Hypertension and Your Pet
- Hypertension, also known as high blood pressure, can affect dogs and cats.
- In people, the most common type of hypertension is known as primary or essential hypertension, which means that high blood pressure is the main disease process.
- Cats and dogs, on the other hand, rarely develop primary hypertension. Instead, hypertension in pets is usually the sign of another illness. This is known as secondary hypertension.
- Because hypertension in dogs and cats is usually secondary to another illness, some of the clinical signs may be due to the hypertension, while other signs are attributable to the underlying illness.
- Hypertension can be difficult to diagnose based on clinical signs because many of the associated signs can be attributed to any number of diseases.

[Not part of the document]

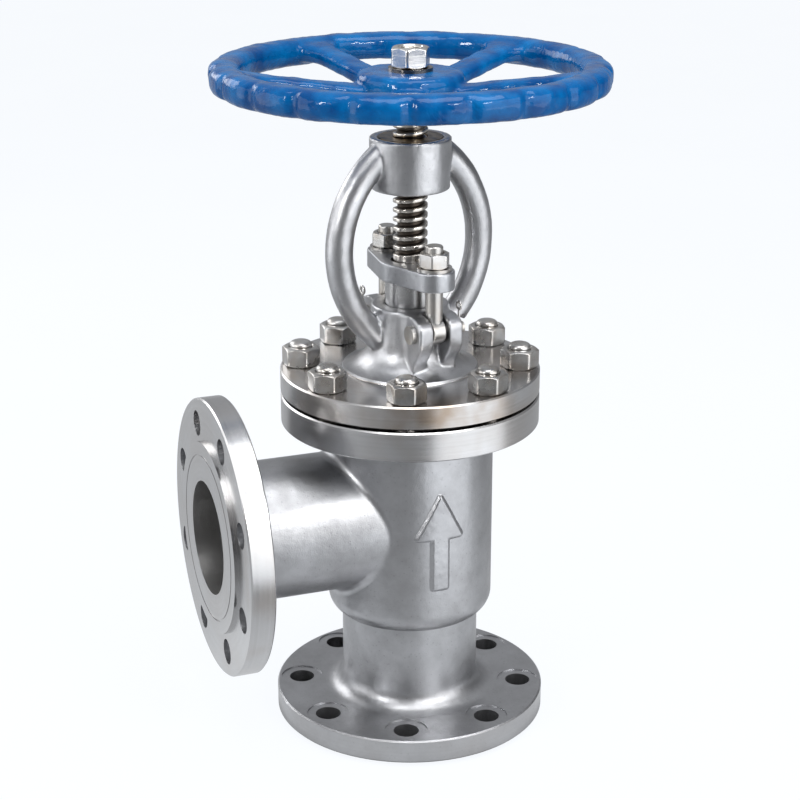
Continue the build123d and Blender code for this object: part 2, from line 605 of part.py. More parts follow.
# ---- disc and its cover nut, which lift but don't turn ---------------------------
DISC_Z = SEAT_Z + SEAT_GAP
DISC_TOP_Z = DISC_Z + DISC_H
DISC_HUB_TOP_Z = DISC_TOP_Z + DISC_HUB_H
POCKET_Z = STEM_HEAD_Z - STEM_HEAD_PLAY
COVER_NUT_Z = STEM_HEAD_Z + STEM_HEAD_H + STEM_HEAD_PLAY
with BuildPart() as disc:
    with BuildSketch(Plane.XZ) as disc_outline:
        with BuildLine():
            Polyline(
                (0, DISC_Z - DISC_PLUG_H), (DISC_PLUG_R - DISC_PLUG_TAPER, DISC_Z - DISC_PLUG_H),
                (DISC_PLUG_R, DISC_Z), (SEAT_R, DISC_Z), (SEAT_R, DISC_Z + DISC_H / 2),
                (DISC_HUB_R + DISC_SLOPE, DISC_TOP_Z), (DISC_HUB_R, DISC_TOP_Z + DISC_SLOPE),
                (DISC_HUB_R, DISC_HUB_TOP_Z), (DISC_POCKET_R, DISC_HUB_TOP_Z),
                (DISC_POCKET_R, POCKET_Z), (0, POCKET_Z), (0, DISC_Z - DISC_PLUG_H),
            )
        make_face()
    revolve(axis=Axis.Z)
save(disc.part, "disc")

with BuildPart() as disc_cover:
    with BuildSketch(Plane.XY.offset(COVER_NUT_Z)):
        Circle(DISC_POCKET_R - RUNNING)
    extrude(amount=DISC_HUB_TOP_Z - COVER_NUT_Z)
    with BuildSketch(Plane.XY.offset(DISC_HUB_TOP_Z)):
        RegularPolygon(COVER_NUT_AF / 2, 6, major_radius=False)
    extrude(amount=COVER_NUT_H)
    with BuildSketch(Plane.XY.offset(COVER_NUT_Z)):
        Circle(STEM_R + RUNNING)
    extrude(amount=DISC_HUB_TOP_Z + COVER_NUT_H - COVER_NUT_Z, mode=Mode.SUBTRACT)
save(disc_cover.part, "disc_cover")

# ---- stem: turns in the nut, carries the handwheel on its square -----------------
with BuildPart() as stem:
    with BuildSketch(Plane.XZ):
        with BuildLine():
            Polyline(
                (0, STEM_HEAD_Z), (STEM_HEAD_R, STEM_HEAD_Z), (STEM_HEAD_R, STEM_HEAD_Z + STEM_HEAD_H),
                (STEM_R, STEM_HEAD_Z + STEM_HEAD_H), (STEM_R, BACKSEAT_Z), (BACKSEAT_R, BACKSEAT_Z),
                (BACKSEAT_R, BACKSEAT_Z + BACKSEAT_H),
                (STEM_R, BACKSEAT_Z + BACKSEAT_H + COLLAR_SLOPE_H),
                (STEM_R, STEM_SHOULDER_Z), (0, STEM_SHOULDER_Z), (0, STEM_HEAD_Z),
            )
        make_face()
    revolve(axis=Axis.Z)
    with BuildSketch(Plane.XY.offset(STEM_SHOULDER_Z)):
        Rectangle(STEM_SQUARE - 2 * RUNNING, STEM_SQUARE - 2 * RUNNING)
        Circle(STEM_R - RUNNING, mode=Mode.INTERSECT)
    extrude(amount=STEM_SQUARE_TOP_Z - STEM_SHOULDER_Z)
    with BuildSketch(Plane.XY.offset(STEM_SQUARE_TOP_Z)):
        Circle(STUD_R)
    extrude(amount=STEM_TOP_Z - STEM_SQUARE_TOP_Z)
    chamfer(stem.edges().group_by(Axis.Z)[-1], EDGE_BREAK)
save(stem.part, "stem")

# ---- handwheel -------------------------------------------------------------------
with BuildPart() as handwheel:
    RIM_R_IN = WHEEL_R - RIM_W
    with BuildSketch(Plane.XZ) as rim_section:
        with BuildLine():
            Polyline(
                (RIM_R_IN, RIM_INNER_Z), (WHEEL_R - RIM_CHAMFER_W, RIM_Z), (WHEEL_R, RIM_Z + RIM_CHAMFER_H),
                (WHEEL_R, RIM_TOP_Z - RIM_TOP_CHAMFER), (WHEEL_R - RIM_TOP_CHAMFER, RIM_TOP_Z),
                (RIM_R_IN, RIM_TOP_Z), (RIM_R_IN, RIM_INNER_Z),
            )
        make_face()
        inner_corners = [corner(rim_section, RIM_R_IN, z) for z in (RIM_INNER_Z, RIM_TOP_Z)]
        fillet(inner_corners, RIM_FILLET)
    revolve(axis=Axis.Z)
    with PolarLocations(WHEEL_R + GRIP_R - GRIP_DEPTH, GRIP_COUNT, start_angle=SPOKE_START):
        with Locations((0, 0, RIM_TOP_Z)):
            Cylinder(GRIP_R, 3 * RIM_W, mode=Mode.SUBTRACT)

    # hub: a wide plate on a narrower boss
    with BuildSketch(Plane.XZ) as hub_section:
        with BuildLine():
            Polyline(
                (0, STEM_SHOULDER_Z), (WHEEL_BOSS_R, STEM_SHOULDER_Z),
                (WHEEL_BOSS_R + HUB_LEDGE_W, WHEEL_HUB_Z),
                (WHEEL_HUB_R + HUB_LIP_W, WHEEL_HUB_Z + HUB_LIP_H), (WHEEL_HUB_R, WHEEL_HUB_TOP_Z),
                (0, WHEEL_HUB_TOP_Z), (0, STEM_SHOULDER_Z),
            )
        make_face()
    revolve(axis=Axis.Z)

    # spokes rise from the hub to the rim
    SPOKE_R0 = WHEEL_BOSS_R - SPOKE_INTO_HUB
    SPOKE_R1 = RIM_R_IN + SPOKE_INTO_RIM
    for spoke in range(SPOKE_COUNT):
        out = Vector(1, 0, 0).rotate(Axis.Z, SPOKE_START + spoke * 360 / SPOKE_COUNT)
        with BuildSketch(lug_plane(out, -SPOKE_W / 2)):
            with BuildLine():
                Polyline(
                    (SPOKE_R0, SPOKE_HUB_Z - SPOKE_T), (SPOKE_R1, SPOKE_RIM_Z - SPOKE_T),
                    (SPOKE_R1, SPOKE_RIM_Z), (SPOKE_R0, SPOKE_HUB_Z), (SPOKE_R0, SPOKE_HUB_Z - SPOKE_T),
                )
            make_face()
        extrude(amount=SPOKE_W)
    with BuildSketch(Plane.XY.offset(STEM_SHOULDER_Z)):
        Rectangle(STEM_SQUARE, STEM_SQUARE)
    extrude(amount=WHEEL_HUB_TOP_Z - STEM_SHOULDER_Z, mode=Mode.SUBTRACT)
save(handwheel.part, "handwheel")

with BuildPart() as handwheel_washer:
    with BuildSketch(Plane.XY.offset(WHEEL_HUB_TOP_Z)):
        Circle(WHEEL_WASHER_R)
        Circle(M16_CLEARANCE_R, mode=Mode.SUBTRACT)
    extrude(amount=WHEEL_WASHER_T)
save(handwheel_washer.part, "handwheel_washer")

save(hex_nut(M16_NUT_AF, WHEEL_NUT_H, STUD_R, WHEEL_HUB_TOP_Z + WHEEL_WASHER_T), "handwheel_nut")
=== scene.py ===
"""Looks of a DN80 angle globe valve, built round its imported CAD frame.

Sections follow the valve from its body casting up to the wheel nut, then the floor,
the lights and the camera.  Lengths are in metres, in the frame's own axes.
"""
import math

import bmesh
import bpy
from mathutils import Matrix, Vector, noise


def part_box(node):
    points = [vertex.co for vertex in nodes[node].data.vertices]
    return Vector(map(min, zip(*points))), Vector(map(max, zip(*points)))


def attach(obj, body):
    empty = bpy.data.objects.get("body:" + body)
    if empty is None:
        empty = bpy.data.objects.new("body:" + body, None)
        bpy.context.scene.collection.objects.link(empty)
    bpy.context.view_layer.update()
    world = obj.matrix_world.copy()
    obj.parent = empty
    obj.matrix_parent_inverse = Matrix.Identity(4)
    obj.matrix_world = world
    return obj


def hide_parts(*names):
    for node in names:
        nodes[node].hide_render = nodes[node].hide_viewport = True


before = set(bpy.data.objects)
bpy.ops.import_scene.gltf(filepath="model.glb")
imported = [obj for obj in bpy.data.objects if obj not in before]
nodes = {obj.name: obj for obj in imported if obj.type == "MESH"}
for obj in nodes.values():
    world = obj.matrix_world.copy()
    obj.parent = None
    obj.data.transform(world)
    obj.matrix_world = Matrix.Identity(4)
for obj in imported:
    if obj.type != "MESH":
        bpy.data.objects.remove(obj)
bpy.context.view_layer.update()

# ---- Valve body -----------------------------------------------------------------
# One sand casting in austenitic stainless steel, glass-bead blasted all over.  The
# pipe flanges, their rims and the cover flange are turned afterwards, so they are
# brighter, with fine lines round them.
BRANCH_Z = 0.155
BLASTED_STEEL = (0.455, 0.46, 0.475, 1)
BLASTED_DARK = (0.34, 0.342, 0.352, 1)
TURNED_STEEL = (0.56, 0.56, 0.565, 1)
TURNED_DARK = (0.52, 0.52, 0.523, 1)
HEAT_STAIN = (0.30, 0.215, 0.14, 1)
ROUGH_BORE_STEEL = (0.42, 0.415, 0.41, 1)
TURNING_LINES = 2600.0
STAIN_FROM_Y, STAIN_FULL_Y = -0.066, -0.088
RAISED_FACE_Z, LOW_RIM_Z, COVER_RIM_Z = 0.0032, 0.0195, 0.2252
RAISED_FACE_X, SIDE_RIM_X = -0.1468, -0.1305
FACE_INNER_R, RIM_INNER_R, COVER_INNER_R = 0.0402, 0.0962, 0.052
ROUGH_BORE_R, ROUGH_BORE_X, ROUGH_BORE_Z = 0.0405, -0.05, 0.099


def node_tools(tree):
    """Short ways to add nodes, maths and links in one node tree."""

    def add(kind, **settings):
        node = tree.nodes.new(kind)
        for name, value in settings.items():
            setattr(node, name, value)
        return node

    def plug(value, socket):
        if isinstance(value, bpy.types.NodeSocket):
            tree.links.new(value, socket)
        elif value is not None:
            socket.default_value = value

    def maths(operation, a, b=None, c=None):
        node = add("ShaderNodeMath", operation=operation)
        for socket, value in zip(node.inputs, (a, b, c)):
            plug(value, socket)
        return node.outputs[0]

    return add, plug, maths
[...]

- Once your veterinarian identifies hypertension in your pet, he or she will search for the underlying cause of the condition. Often, treating that illness can correct the hypertension.
What Is Hypertension?
Hypertension, or high blood pressure, occurs when blood moves through the body’s arteries with too much force. Blood pressure can be increased by several factors, including faster heart rate and increased cardiac output (the amount of blood that is sent out into the body with each heartbeat). In animals with hypertension, the increased force or “pressure” of the blood damages the arteries as the blood tries to move through. Imagine a firefighter trying to force a high-powered stream of water through a garden hose. The pressure would tear the hose apart. Similar damage to the body’s arteries is possible if high blood pressure is left untreated.
For example, blood vessels in the retinas (in the eyes) can become damaged from hypertension. This damage can eventually cause blindness. For some pet owners, sudden blindness can be the first noticeable sign of hypertension in a pet. The heart and brain can also be damaged by hypertension.
What Causes Hypertension?
Hypertension in pets is often the result of other illnesses. Some possible causes in dogs include kidney disease, adrenal gland disease, and diabetes. In cats, the most common causes are kidney disease, hyperthyroidism (overactive thyroid gland), and heart disease.
What Are Possible Signs of Hypertension?
Because hypertension in dogs and cats occurs secondary to an underlying illness, some of the clinical signs may be due to the hypertension, while other signs are attributable to the underlying illness. Clinical signs of hypertension (or associated illness) may include the following:
- Redness in one or both eyes
- Vision loss
- Lethargy (tiredness)
- Difficulty breathing
- Increased thirst and urination
- Weight loss
- Increased or decreased appetite
How Is Hypertension Diagnosed?
Hypertension can be difficult to diagnose based on clinical signs because many of the associated signs can be attributed to any number of diseases. If your veterinarian suspects a problem, he or she will measure your pet’s blood pressure.
Initial blood pressure readings in pets are sometimes artificially high due to the animal’s anxiety level in the veterinary clinic (often termed white coat hypertension). Your pet may need to stay a few hours in the clinic until he or she calms down enough to get an accurate reading.
How Is Hypertension Treated?
Once your veterinarian identifies hypertension in your pet, he or she will search for the underlying cause. Often, treating that illness can correct the hypertension. In other cases, medication to treat high blood pressure may be prescribed. Typically, drugs control hypertension by slowing the heart rate, modifying cardiac output, or relaxing the walls of the arteries to make blood flow more easily. Sometimes, combinations of drugs are required to control a pet’s blood pressure. In pets in which high blood pressure has caused eye problems, eye drops may be prescribed as well.
Your veterinarian may also recommend a diet with reduced salt, which may mean feeding your pet a prescription diet.
Pets being treated for hypertension should be checked regularly to ensure that their blood pressure remains within a healthy range. Your veterinarian will recommend a schedule for recheck examinations. Repeat blood testing or other diagnostic testing may also be recommended periodically. As in people, pets with hypertension may require medication for life.